We need the government to tell the truth about the severity of the nature and climate crises, and about what has to be done. And we need the government to act now. We need clear mandates with timelines that are based on science. What we do – or don’t do – to cut emissions in the next nine years will determine whether climate chaos and ecosystem collapse become the reality for all future generations. They are already impacting us.
I’ll leave the detailed critique of most of this bill to people who know far more about the specifics of emissions reductions. I want to talk about something crucially important that is missing from this bill: adequate attention to the biodiversity crisis.
In June 2021, the world’s leading biodiversity and climate experts, convened by the Intergovernmental Panel on Climate Change and the Intergovernmental Science-Policy Platform on Biodiversity and Ecosystem Services, produced a peer-reviewed report for the world’s political leaders.
The report leaves no doubt that the climate crisis cannot be solved without solving the nature crisis and vice versa.
It identifies actions to simultaneously fight the climate and nature crises, including expanding nature reserves and restoring – or halting the loss of – ecosystems rich in species and carbon, such as forests, natural grasslands and kelp forests.

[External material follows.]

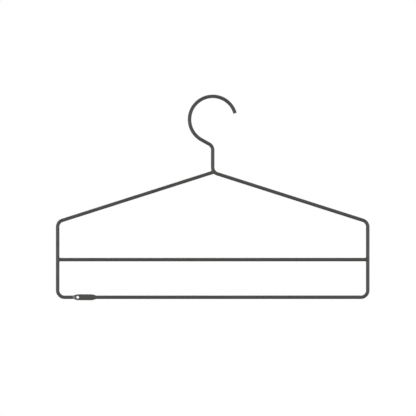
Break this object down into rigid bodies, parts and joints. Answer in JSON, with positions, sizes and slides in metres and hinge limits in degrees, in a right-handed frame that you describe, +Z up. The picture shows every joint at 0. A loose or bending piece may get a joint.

The only way Bill 57 addresses the biodiversity crisis is by mandating the protection of 20% of our land and water by 2030. This is a definite improvement over previous goals but I would urge that we need an earlier target of 2025. This will not be easy to achieve but it is essential. Our federal government has agreed to implement the UN’s goal of protecting 30% of lands and waters on earth by 2030.
Here in Nova Scotia we should get cracking on our 20% target. First on the to do list: restore Owls Head, with its globally rare ecosystem, to the list of proposed Parks and Protected Areas then immediately protect all the areas on the PPA list.
Bill 57 should include an explicit commitment by the provincial government to obey its own Endangered Species Act. This should not be necessary, of course, but when successive governments have failed – for 17 years — to identify core moose habitat as required by law, and when governments still appear to be ignoring Nova Scotia Supreme Court’s finding of a ‘chronic and systemic failure’ to follow the law, it is necessary to spell it out.
In light of the continued failure to identify core habitat for the moose, all the areas of Crown land identified in 2012 as Mainland moose concentration areas should be granted temporary protection immediately. All logging and road building operations in these areas should be halted until core moose habitat areas have been identified. These core areas should then be granted immediate, permanent protection.
To return now to the necessity of addressing the biodiversity and climate crises together: one consequence of treating them in isolation is that you get governments signing on to incredibly damaging practices such as burning biomass to generate supposedly green energy.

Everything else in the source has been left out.